Former Memphis officer charged in Tyre Nichols’ death had some violations in prior prison guard job

Demetrius Haley is charged with murder alongside four other former Memphis police officers in Nichols' beating death in January

MEMPHIS, Tenn. (AP) — Before a former Memphis Police officer joined in a deadly beating on Tyre Nichols, prompting murder charges against him and four colleagues, Demetrius Haley incurred some policy violations in a prior prison guard job and faced accusations of excessive force that his department deemed unfounded or unsubstantiated, according to newly unsealed personnel records.

Demetrius Haley worked for the prison operated by the Shelby County Division of Corrections as a correctional officer from January 2015 until July 2020, when he resigned to join the Memphis Police Department.

While working as a corrections officer, Haley was accused of excessive force for using a chemical spray on inmate Cordarlrius Sledge in 2015, but an investigation found no violations of the department’s use of force policies and the allegations were unsubstantiated. The records showed that Sledge was treated for a fractured right temporal bone and perforated ear drum and the incident prompted 34 inmates — the entire cellblock — to sign a letter to the corrections director asking for a response to the alleged abuse.

Former Memphis Police Officers Demetrius Haley, back left, and Tadarrius Bean, back right, appear in Judge James Jones’ courtroom on Monday Nov. 6, 2023. (Mark Weber/Daily Memphian via AP)

Sledge later filed a lawsuit against Haley and two other correctional officers, accusing Haley and another officer of punching him, and a third of slamming his head into the floor. The lawsuit was dismissed in federal court when a judge ruled in a summary judgment in favor of the officers over procedural issues.

Haley was found in violation of the department’s professionalism, ethics and conduct policy in 2015. According to the records, Haley gave confidential information to an inmate when he should not have and did not report when an inmate told him of his intent to smuggle in contraband. He was given a written reprimand and was recommended to get refresher training on the policies.

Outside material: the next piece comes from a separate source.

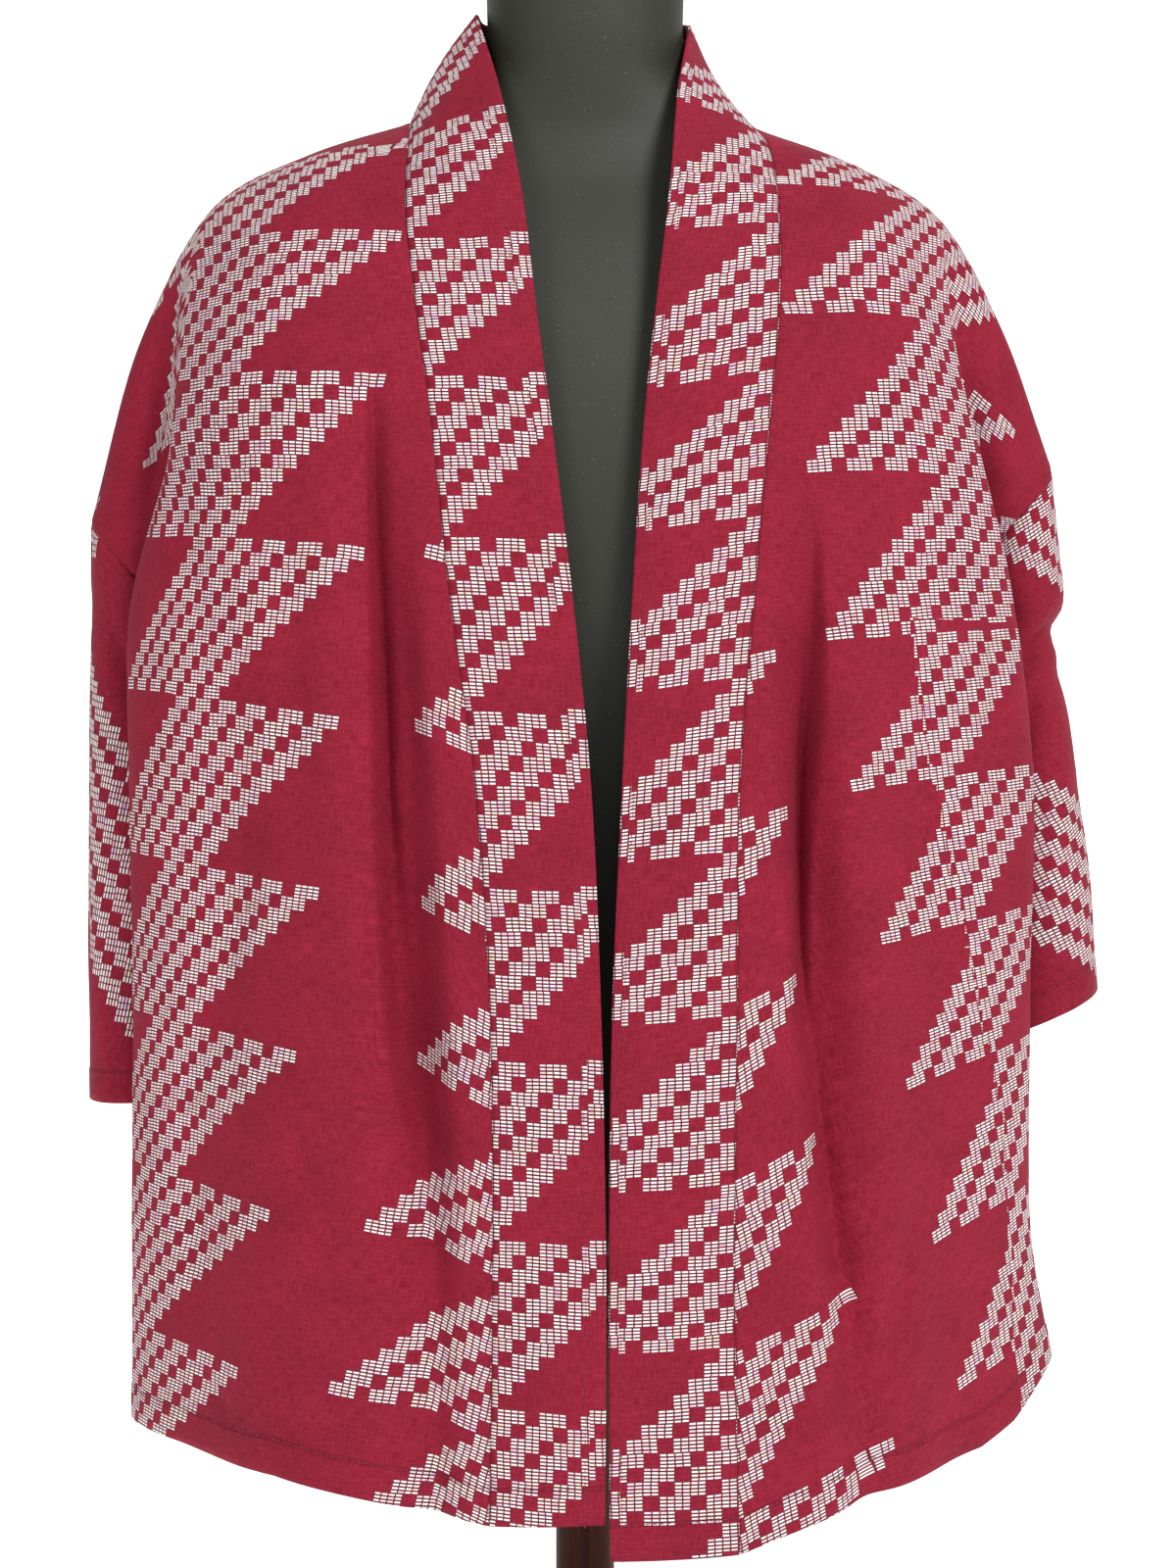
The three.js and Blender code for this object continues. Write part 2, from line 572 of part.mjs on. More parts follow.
/** Closed stack of superellipse sections with flat ends. */
function formGeometry() {
  const positions = [];
  for (const { z, wide, front, back } of FORM_SECTIONS) {
    for (let k = 0; k < FORM_SIDES; k += 1) {
      const angle = (2 * Math.PI * k) / FORM_SIDES;
      const cos = Math.cos(angle);
      const sin = Math.sin(angle);
      const power = z < NECK_FROM ? TORSO_SQUARENESS : NECK_SQUARENESS;
      const reach = (Math.abs(cos) ** power + Math.abs(sin) ** power) ** (-1 / power);
      positions.push(wide * reach * cos, (sin < 0 ? front : back) * reach * sin, z);
    }
  }
  const last = FORM_SECTIONS.length - 1;
  const foot = positions.length / 3;
  const crown = foot + 1;
  positions.push(0, 0, FORM_BOTTOM);
  positions.push(0, 0, FORM_SECTIONS[last].z);
  const faces = [];
  for (let k = 0; k < FORM_SIDES; k += 1) {
    const next = (k + 1) % FORM_SIDES;
    for (let level = 0; level < last; level += 1) {
      const low = level * FORM_SIDES;
      const high = low + FORM_SIDES;
      faces.push(low + k, low + next, high + next, low + k, high + next, high + k);
    }
    faces.push(foot, next, k);
    faces.push(crown, last * FORM_SIDES + k, last * FORM_SIDES + next);
  }
  return solidGeometry(positions, faces);
}

function latheSolid(profile) {
  const geometry = new THREE.LatheGeometry(profile.map(([r, z]) => new THREE.Vector2(r, z)), STAND_SIDES);
  return geometry.rotateX(Math.PI / 2);
}

function baseGeometry() {
  const { radius, thick, edge, bossRadius, bossHeight } = BASE;
  return latheSolid([
    [0, 0], [radius - edge, 0], [radius, edge], [radius, thick - edge], [radius - edge, thick],
    [bossRadius + edge, thick + edge / 2], [bossRadius, thick + 2 * edge], [bossRadius, bossHeight - edge],
    [bossRadius - edge, bossHeight], [0, bossHeight],
  ]);
}

function poleGeometry() {
  const length = FORM_BOTTOM + RISE - BASE.bossHeight - 2 * TOUCH_GAP;
  const geometry = new THREE.CylinderGeometry(POLE_RADIUS, POLE_RADIUS, length, STAND_SIDES);
  geometry.rotateX(Math.PI / 2);
  return geometry.translate(0, 0, BASE.bossHeight + TOUCH_GAP + length / 2);
}

// ------------------------------------------------------------------------ the model

const model = new THREE.Group();

function addPiece(name, geometry, material, lift = 0) {
  const mesh = new THREE.Mesh(geometry, material);
  mesh.name = name;
  mesh.position.z = lift;
  model.add(mesh);
}

const panels = makePanels();
foldPanels(panels);
const normalAt = sharedNormals(panels);
for (const [name, panel] of Object.entries(panels)) {
  addPiece(name, wallGeometry(panel, normalAt), crimsonCloth(), RISE);
}
addPiece("dress_form", formGeometry(), formSkin, RISE);
addPiece("stand_pole", poleGeometry(), wood);
addPiece("stand_base", baseGeometry(), darkSteel);

export default model;
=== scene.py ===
"""Haori jacket on a limbless dress form: woven panels, sewing, form, stand and stage."""

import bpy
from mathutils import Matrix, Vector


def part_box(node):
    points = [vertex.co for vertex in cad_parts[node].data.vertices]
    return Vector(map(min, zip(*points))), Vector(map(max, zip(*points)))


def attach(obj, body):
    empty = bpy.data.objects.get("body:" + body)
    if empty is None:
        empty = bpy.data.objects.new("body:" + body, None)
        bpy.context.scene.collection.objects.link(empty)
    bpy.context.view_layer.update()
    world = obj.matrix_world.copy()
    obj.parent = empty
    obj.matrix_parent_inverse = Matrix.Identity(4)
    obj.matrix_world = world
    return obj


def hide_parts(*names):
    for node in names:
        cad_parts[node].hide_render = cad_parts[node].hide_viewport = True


bl_info = {
    "name": "Haori Jacket on a Dress Form",
    "version": (1, 0, 0),
    "blender": (4, 5, 0),
    "location": "View3D > Sidebar > Haori",
    "description": "Builds the woven jacket, its sewing, the dress form, the stand and the stage",
    "category": "Add Mesh",
}

import bpy
import numpy as np
from bpy.props import FloatProperty, FloatVectorProperty, IntProperty, PointerProperty
from mathutils import Vector

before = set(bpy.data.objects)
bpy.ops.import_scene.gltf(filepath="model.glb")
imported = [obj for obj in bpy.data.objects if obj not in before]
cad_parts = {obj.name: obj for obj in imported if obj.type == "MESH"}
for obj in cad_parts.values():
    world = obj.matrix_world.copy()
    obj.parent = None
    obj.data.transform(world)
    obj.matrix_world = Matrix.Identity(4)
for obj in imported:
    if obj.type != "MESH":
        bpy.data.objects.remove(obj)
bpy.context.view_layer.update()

MM = 0.001
FAR = 1e3  # millimetres, farther than any distance on the cloth
RIGHT = -1  # the wearer's right side
LEFT = 1  # the wearer's left side
SIDE_NAMES = {RIGHT: "right", LEFT: "left"}

# ------------------------------------------------------------------ the jacket's shape
# The tables are in millimetres and count heights from the same place as the form's. A
# point is out from the centre, y and z.

# Guide rows of the fronts from the shoulder line to the hem: the edge sewn to the
# neckband, the middle of the chest, the turn to the side, the dip behind it, and the
# sleeve seam down to the underarm with the side seam below it.
FRONT_GUIDES = {
    RIGHT: [
        [(95, 5, 826), (150, 2, 808), (203, 2, 780), (242, 6, 711), (273, 12, 606)],
        [(94, -45, 800), (150, -42, 788), (205, -28, 759), (240, -16, 701), (271, -4, 603)],
        [(92, -88, 752), (152, -86, 745), (209, -46, 722), (231, -26, 680), (267, -16, 597)],
        [(85, -110, 700), (152, -106, 696), (213, -54, 682), (218, -30, 655), (258, -25, 588)],
        [(76.5, -120, 640), (155, -112, 637), (220, -54, 628), (213, -28, 612), (243, -25, 572)],
        [(68, -124, 560), (155, -112, 558), (240, -48, 555), (220, -22, 550), (214, 10, 545)],
        [(54.5, -128, 460), (152, -110, 460), (242, -44, 460), (211, -8, 460), (204, 20, 460)],
        [(47, -131, 350), (150, -112, 350), (241, -40, 350), (212, -4, 350), (206, 22, 350)],
        [(45.5, -134, 220), (150, -114, 220), (243, -32, 220), (229, 0, 220), (218, 28, 220)],
        [(47, -137, 96), (152, -116, 115), (244, -24, 118), (240, 6, 117), (230, 34, 113)],
    ],
    LEFT: [
        [(89, 4, 824), (146, 2, 802), (193, 2, 774), (228, 6, 716), (257, 12, 636)],
        [(98, -45, 798), (148, -42, 785), (195, -28, 755), (225, -16, 706), (256, -4, 632)],
        [(100, -86, 750), (149, -85, 744), (193, -46, 722), (215, -26, 685), (253, -16, 624)],
        [(98, -108, 698), (149, -105, 695), (198, -54, 681), (205, -31, 660), (243, -26, 613)],
        [(92, -119, 638), (150, -111, 636), (212, -54, 627), (204, -29, 618), (228, -26, 597)],
        [(85, -123, 560), (150, -112, 558), (226, -48, 558), (211, -22, 556), (206, 10, 556)],
        [(77, -127, 460), (150, -110, 460), (238, -44, 460), (206, -8, 460), (197, 20, 460)],
        [(75.5, -130, 350), (150, -112, 350), (237, -40, 350), (209, -4, 350), (201, 22, 350)],
        [(74, -133, 215), (151, -113, 217), (239, -32, 220), (226, 0, 222), (215, 28, 222)],
        [(76, -137, 82), (152, -110, 103), (251, -24, 150), (247, 6, 140), (233, 34, 122)],
    ],
}
UNDERARM_ROW = 5  # guide row where the sleeve seam ends and the side seam starts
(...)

Haley was also investigated and cleared of wrongdoing after an inmate accused him of using unnecessary force during a contraband search. Haley took the inmate to the ground to restrain him after the inmate put contraband in his mouth and hit Haley in the shoulder with his elbow, the documents show. The inmate received an injury to his head, but investigators found that the use of force was justified. Haley told investigators he did not intend to hurt the inmate.

Haley’s attorney declined to comment on the newly released records.

Haley’s Shelby County personnel file was part of a cache of documents that a judge in February blocked from public view concerning the officers charged in Nichols’ death and the incident itself. The Associated Press and other media outlets intervened in the criminal case against the officers in March to argue the documents should be made public. Early last month, the judge allowed the files to be released.

Most of the documents are held by the city of Memphis, where officials have said they are still making redactions under the court’s order so the files can be made public.

Back in March, the city announced plans to release about 20 more hours of video and audio in the incident, in addition to administrative investigation findings for police and other departments, when the court stepped in to prohibit it.

A filing in May by Haley’s attorney suggested that the judge keep the county personnel file sealed through the trial, arguing that media reports on the documents could spur bias in potential jurors.

Haley, Emmitt Martin, Tadarrius Bean and Justin Smith have pleaded not guilty to charges in Nichols’ death in both federal and Tennessee court, where they face second-degree murder and other state charges. A fifth former officer charged in the case, Desmond Mills Jr., pleaded guilty last month to federal charges of excessive force and obstruction of justice.

Caught on police video, the beating of Nichols in January was one in a string of violent encounters between police and Black people that sparked protests and renewed debate about police brutality and the need for police reform in the U.S. The five former officers who were charged also are Black.

The officers were caught on camera punching, kicking and beating Nichols on Jan. 7. He died three days later.